Mountain pass in Romania

The Ghimeș-Palanca Pass (Gyimesi-szoros) is a mountain pass in the Eastern Carpathians of Romania, situated at an altitude of 684 m and located between the Tarcău Mountains to the northeast and the Ciuc Mountains to the southwest.

The Pass is traversed by national road DN12A, which connects Ghimeș and Palanca, in Bacău County. Parallel with the road runs the CFR railway line 501, which connects Adjud, Vrancea County to Siculeni, Harghita County.

==History==
During World War I, there were sustained battles between Romanian and Austro-Hungarian forces for control of the Ghimeș-Palanca Pass. On August 27, 1916 — the day Romania entered the war on the side of the Allies — Romanian soldiers surprised the Austro-Hungarian troops stationed at the Ghimeș railway station, and quickly took control of the pass. Another battle occurred in October 1916, when the Romanian Fourth Army, under the command of Constantin Prezan, defeated the Austro-Hungarian 1st Army, under the command of Arthur Arz von Straußenburg.

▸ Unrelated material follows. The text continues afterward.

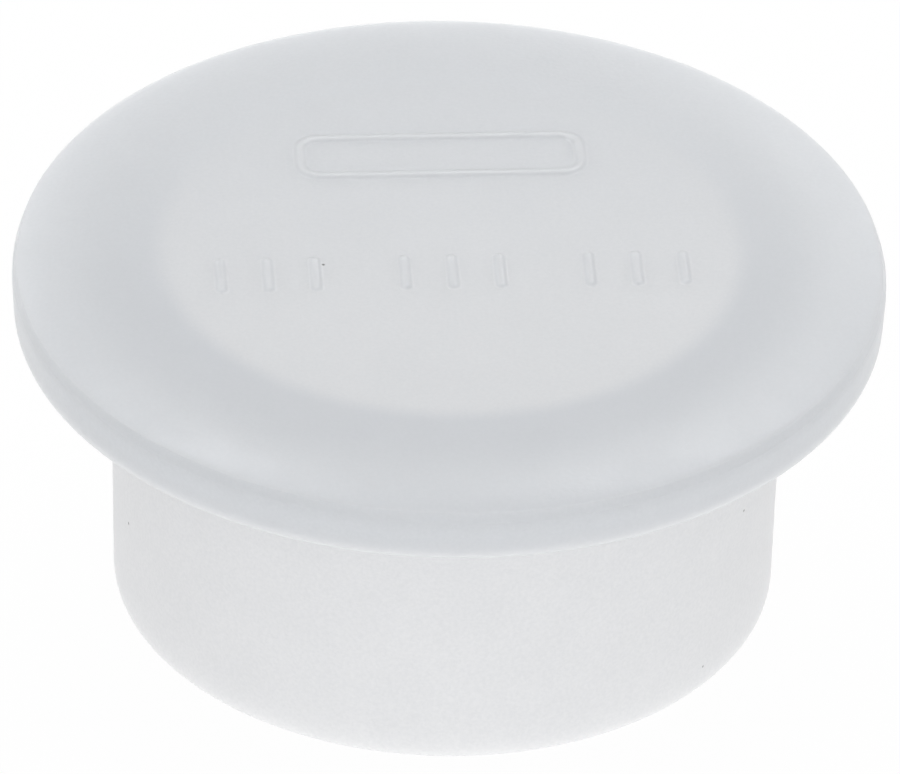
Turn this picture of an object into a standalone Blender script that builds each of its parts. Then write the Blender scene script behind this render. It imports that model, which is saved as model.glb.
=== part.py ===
"""A flanged plastic pipe cap: a wide, softly crowned flange over a short hollow stub that plugs a pipe's bore.

The real cap is one injection moulding in natural polyethylene, so it is one object here: a profile turned
about Z, with the raised marks joined to its top and the ejector marks cut into the roof of its hollow.
It stands on the open end of its stub: Z = 0 is that end face, and +Z points up through the flange.
"""

import math

import bmesh
import bpy

MM = 0.001

# Driving dimensions, in millimetres.
FLANGE_DIAMETER = 32.3
FLANGE_HEIGHT = 2.6
STUB_LENGTH = 11.8
STUB_ROOT_DIAMETER = 25.0
STUB_TIP_DIAMETER = 24.65
MOUTH_DIAMETER = 22.6
HOLLOW_ROOF_DIAMETER = 22.4
WEB_THICKNESS = 1.3

# The flange's rim: an elliptical crown from the flat top to a crisp shoulder, then a slightly barrelled side.
FLAT_TOP_RADIUS = 12.0
CROWN_REACH = 5.0
CROWN_DROP = 0.6
SHOULDER_INSET = 0.16
SHOULDER_ROUND = 0.12
WAIST_DROP = 1.3
LOWER_EDGE_INSET = 0.06
LOWER_EDGE_ROUND = 0.2

# The stub's small roundings.
ROOT_FILLET = 0.25
TIP_OUTER_ROUND = 0.3
TIP_INNER_ROUND = 0.15
ROOF_FILLET = 0.8

# The gate's vestige, in a shallow dimple in the middle of the hollow's roof.
GATE_DIMPLE_RADIUS = 1.6
GATE_DIMPLE_DEPTH = 0.2
GATE_DRAFT = 0.15
GATE_RADIUS = 0.6
GATE_LENGTH = 0.45

# The raised marks on the top: a plain frame behind a row of plain bars.
MARK_HEIGHT = 0.1
MARK_ROOT = 0.3
MARK_STROKE = 0.34
FRAME_CENTRE_Y = 6.0
FRAME_WIDTH = 10.8
FRAME_DEPTH = 2.8
FRAME_CORNER = 0.9
ROW_CENTRE_Y = -1.65
BAR_LENGTH = 2.1
BAR_PITCH = 1.75
BAR_GROUPS = (3, 3, 3)
GROUP_GAP = 3.3

# The ejector pins' round marks in the hollow's roof.
EJECTOR_COUNT = 3
EJECTOR_CIRCLE_RADIUS = 6.5
EJECTOR_RADIUS = 1.25
EJECTOR_DEPTH = 0.1

SEGMENTS = 96
TOP = STUB_LENGTH + FLANGE_HEIGHT
ROOF = TOP - WEB_THICKNESS


def clear_scene():
    for obj in list(bpy.data.objects):
        bpy.data.objects.remove(obj, do_unlink=True)


def arc(centre_r, centre_z, radius, start, end, steps):
    """Points on an arc in the profile's plane, between two angles in degrees from +R towards +Z."""
    angles = [math.radians(start + (end - start) * i / steps) for i in range(steps + 1)]
    return [(centre_r + radius * math.cos(a), centre_z + radius * math.sin(a)) for a in angles]


def crown_profile(steps=9):
    """The crown's ellipse, level where it leaves the flat top and steepest at the shoulder."""
    run = FLANGE_DIAMETER / 2 - SHOULDER_INSET - FLAT_TOP_RADIUS
    depth = CROWN_DROP / (1 - math.sqrt(1 - (run / CROWN_REACH) ** 2))
    points = []
    for i in range(steps + 1):
        x = run * i / steps
        fall = depth * (1 - math.sqrt(1 - (x / CROWN_REACH) ** 2))
        points.append((FLAT_TOP_RADIUS + x, TOP - fall))
    return points


def flange_profile():
    """The crown, the crisp shoulder, the side and its rounded lower edge."""
    rim = FLANGE_DIAMETER / 2
    crown = crown_profile()
    shoulder_r, shoulder_z = crown.pop()
    shoulder = arc(shoulder_r - SHOULDER_ROUND / 2, shoulder_z - SHOULDER_ROUND, SHOULDER_ROUND, 60, 10, 3)
    lower = rim - LOWER_EDGE_INSET - LOWER_EDGE_ROUND
    edge = arc(lower, STUB_LENGTH + LOWER_EDGE_ROUND, LOWER_EDGE_ROUND, 0, -90, 5)
    return crown + shoulder + [(rim, TOP - WAIST_DROP)] + edge


def stub_profile():
    """The root's fillet, the drafted outer wall, the end face and the drafted hollow up to its roof."""
    root = STUB_ROOT_DIAMETER / 2
    tip = STUB_TIP_DIAMETER / 2
    mouth = MOUTH_DIAMETER / 2
    roof_edge = HOLLOW_ROOF_DIAMETER / 2
    fillet = arc(root + ROOT_FILLET, STUB_LENGTH - ROOT_FILLET, ROOT_FILLET, 90, 180, 3)
    outer = arc(tip - TIP_OUTER_ROUND, TIP_OUTER_ROUND, TIP_OUTER_ROUND, 0, -90, 4)
    inner = arc(mouth + TIP_INNER_ROUND, TIP_INNER_ROUND, TIP_INNER_ROUND, -90, -180, 2)
    roof = arc(roof_edge - ROOF_FILLET, ROOF - ROOF_FILLET, ROOF_FILLET, 0, 90, 5)
    return fillet + outer + inner + roof


def gate_profile():
    """The dimple in the hollow's roof and the gate's stump that hangs in it."""
    floor = ROOF + GATE_DIMPLE_DEPTH
    return [
        (GATE_DIMPLE_RADIUS, ROOF),
        (GATE_DIMPLE_RADIUS - GATE_DRAFT, floor),
        (GATE_RADIUS + GATE_DRAFT, floor),
        (GATE_RADIUS, floor - GATE_LENGTH),
    ]


def new_object(name, bm):
    mesh = bpy.data.meshes.new(name)
    bm.to_mesh(mesh)
    bm.free()
    obj = bpy.data.objects.new(name, mesh)
    bpy.context.scene.collection.objects.link(obj)
    return obj


def turned(name, profile):
    """A closed solid turned about Z. The loops at the profile's two ends are filled flat."""
    bm = bmesh.new()
    verts = [bm.verts.new((r * MM, 0, z * MM)) for r, z in profile]
    edges = [bm.edges.new(pair) for pair in zip(verts, verts[1:])]
    bmesh.ops.spin(
        bm, geom=verts + edges, axis=(0, 0, 1), cent=(0, 0, 0), angle=math.tau, steps=SEGMENTS
    )
    bmesh.ops.remove_doubles(bm, verts=bm.verts, dist=0.001 * MM)
    bmesh.ops.holes_fill(bm, edges=bm.edges, sides=0)
    bmesh.ops.recalc_face_normals(bm, faces=bm.faces)
    return new_object(name, bm)


def upright(name, outline, low, high):
    """A straight solid on a closed outline of (x, y) points, between two heights."""
    bm = bmesh.new()
    base = bm.faces.new([bm.verts.new((x * MM, y * MM, low * MM)) for x, y in outline])
    raised = bmesh.ops.extrude_face_region(bm, geom=[base])["geom"]
    rise = [v for v in raised if isinstance(v, bmesh.types.BMVert)]
    bmesh.ops.translate(bm, verts=rise, vec=(0, 0, (high - low) * MM))
    bmesh.ops.recalc_face_normals(bm, faces=bm.faces)
    return new_object(name, bm)


def circle(x, y, radius, steps=32):
    angles = [math.tau * i / steps for i in range(steps)]
    return [(x + radius * math.cos(a), y + radius * math.sin(a)) for a in angles]


def rounded_box(x, y, width, depth, corner, steps=5):
    """An outline with four quarter-round corners, centred on (x, y). A corner of half the width gives a bar."""
    outline = []
    for quarter, (side_x, side_y) in enumerate(((1, 1), (-1, 1), (-1, -1), (1, -1))):
        centre_x = x + side_x * (width / 2 - corner)
        centre_y = y + side_y * (depth / 2 - corner)
        for i in range(steps + 1):
            angle = math.pi / 2 * (quarter + i / steps)
            outline.append((centre_x + corner * math.cos(angle), centre_y + corner * math.sin(angle)))
    return outline


def bar_places():
    """The bars' X positions: groups at an even pitch, with wider gaps between them, centred on the cap."""
    places, x = [], 0.0
    for count in BAR_GROUPS:
        places += [x + BAR_PITCH * i for i in range(count)]
        x = places[-1] + GROUP_GAP
    middle = (places[0] + places[-1]) / 2
    return [place - middle for place in places]


def apply_boolean(target, helper, operation):
    """Joins the helper to the target, or cuts it out, and keeps the helper as a hidden guide."""
    helper.hide_render = True
    helper.display_type = "WIRE"
    modifier = target.modifiers.new(helper.name, "BOOLEAN")
    modifier.operation = operation
    modifier.solver = "EXACT"
    modifier.object = helper


def raised_frame(low, high):
    """A plain frame with rounded corners and nothing in it."""
    outer = rounded_box(0, FRAME_CENTRE_Y, FRAME_WIDTH, FRAME_DEPTH, FRAME_CORNER)
    inset = 2 * MARK_STROKE
    inner = rounded_box(
        0, FRAME_CENTRE_Y, FRAME_WIDTH - inset, FRAME_DEPTH - inset, FRAME_CORNER - MARK_STROKE
    )
    frame = upright("mark_frame", outer, low, high)
    core = upright("mark_frame_core", inner, low - MARK_ROOT, high + MARK_ROOT)
    apply_boolean(frame, core, "DIFFERENCE")
    return frame


def raised_marks():
    """The frame and the bars, each rooted a little below the flat top."""
    low, high = TOP - MARK_ROOT, TOP + MARK_HEIGHT
    marks = [raised_frame(low, high)]
    for i, x in enumerate(bar_places()):
        outline = rounded_box(x, ROW_CENTRE_Y, MARK_STROKE, BAR_LENGTH, MARK_STROKE / 2 - 0.01)
        marks.append(upright(f"mark_bar_{i + 1}", outline, low, high))
    return marks


def ejector_cutters():
    """Round cutters that leave shallow marks in the hollow's roof."""
    cutters = []
    for i in range(EJECTOR_COUNT):
        angle = math.tau * (i + 0.25) / EJECTOR_COUNT
        x = EJECTOR_CIRCLE_RADIUS * math.cos(angle)
        y = EJECTOR_CIRCLE_RADIUS * math.sin(angle)
        outline = circle(x, y, EJECTOR_RADIUS)
        cutters.append(upright(f"ejector_cutter_{i + 1}", outline, ROOF - 1, ROOF + EJECTOR_DEPTH))
    return cutters


def natural_polyethylene():
    """Unpigmented polyethylene: milky, slightly cool, satin."""
    material = bpy.data.materials.new("natural_polyethylene")
    material.use_nodes = True
    shader = material.node_tree.nodes["Principled BSDF"]
    shader.inputs["Base Color"].default_value = (0.68, 0.70, 0.72, 1)
    shader.inputs["Roughness"].default_value = 0.42
    shader.inputs["Metallic"].default_value = 0.0
    shader.inputs["IOR"].default_value = 1.51
    shader.inputs["Subsurface Weight"].default_value = 1.0
    shader.inputs["Subsurface Radius"].default_value = (1, 1, 1)
    shader.inputs["Subsurface Scale"].default_value = 1.5 * MM
    return material


def cap_body():
    cap = turned("cap_body", flange_profile() + stub_profile() + gate_profile())
    for mark in raised_marks():
        apply_boolean(cap, mark, "UNION")
    for cutter in ejector_cutters():
        apply_boolean(cap, cutter, "DIFFERENCE")
    cap.data.materials.append(natural_polyethylene())
    cap.data.shade_smooth()
    cap.data.set_sharp_from_angle(angle=math.radians(30))
    return cap


clear_scene()
cap_body()
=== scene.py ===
"""The looks of the pipe cap: one moulding in milky, unpigmented polyethylene on a plain white floor.

The CAD model gives the cap's box. The visible cap is turned again here with a far finer profile, soft raised
marks and moulding details, and it stands in the same place. Thin sections look brighter and thick ones
greyer. Subsurface scattering in one closed mesh gives a little of that, and tints by place give the rest as
painted light and shade.
"""

import math

import bmesh
import bpy
from mathutils import Matrix, Vector


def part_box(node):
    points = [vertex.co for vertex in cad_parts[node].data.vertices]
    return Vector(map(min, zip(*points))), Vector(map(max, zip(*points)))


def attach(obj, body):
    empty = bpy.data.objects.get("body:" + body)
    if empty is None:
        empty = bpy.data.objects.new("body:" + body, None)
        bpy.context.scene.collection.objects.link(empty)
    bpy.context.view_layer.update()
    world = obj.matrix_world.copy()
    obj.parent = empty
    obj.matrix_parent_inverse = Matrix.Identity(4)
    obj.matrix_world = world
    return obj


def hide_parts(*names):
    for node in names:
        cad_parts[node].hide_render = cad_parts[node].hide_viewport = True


MM = 0.001

# Lengths are in millimetres. The CAD box gives the flange's radius and the height.
MARK_HEIGHT = 0.1
FLANGE_HEIGHT = 2.6
WEB_THICKNESS = 1.3

# The flange's rim.
FLAT_TOP_RADIUS = 12.0
CROWN_REACH = 5.0
CROWN_DROP = 0.6
SHOULDER_INSET = 0.16
SHOULDER_ROUND = 0.08
PARTING_RIDGE = 0.012
PARTING_WIDTH = 0.05
PARTING_DROP = 0.35
WAIST_DROP = 1.3
LOWER_EDGE_INSET = 0.06
LOWER_EDGE_ROUND = 0.1

# The stub and its hollow.
STUB_ROOT_RADIUS = 12.5
STUB_TIP_RADIUS = 12.325
MOUTH_RADIUS = 11.3
HOLLOW_ROOF_RADIUS = 11.2
ROOT_FILLET = 0.25
TIP_OUTER_ROUND = 0.3
TIP_INNER_ROUND = 0.15
ROOF_FILLET = 0.8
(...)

In May 1917, Emil Rebreanu, an ethnic Romanian officer in the Austro-Hungarian Army, tried to cross the front near Ghimeș to the Romanian side. He was found and arrested by a patrol of imperial officers; tried by a military court on a charge of desertion and espionage, he was sentenced to death and executed by hanging. The protagonist in Forest of the Hanged, a 1922 novel by his brother Liviu Rebreanu, is influenced by his experience. In 2012, a monument in Emil Rebreanu's memory was unveiled at the border between Ghimeș-Făget and Palanca, around the place where the hanging is believed to have occurred.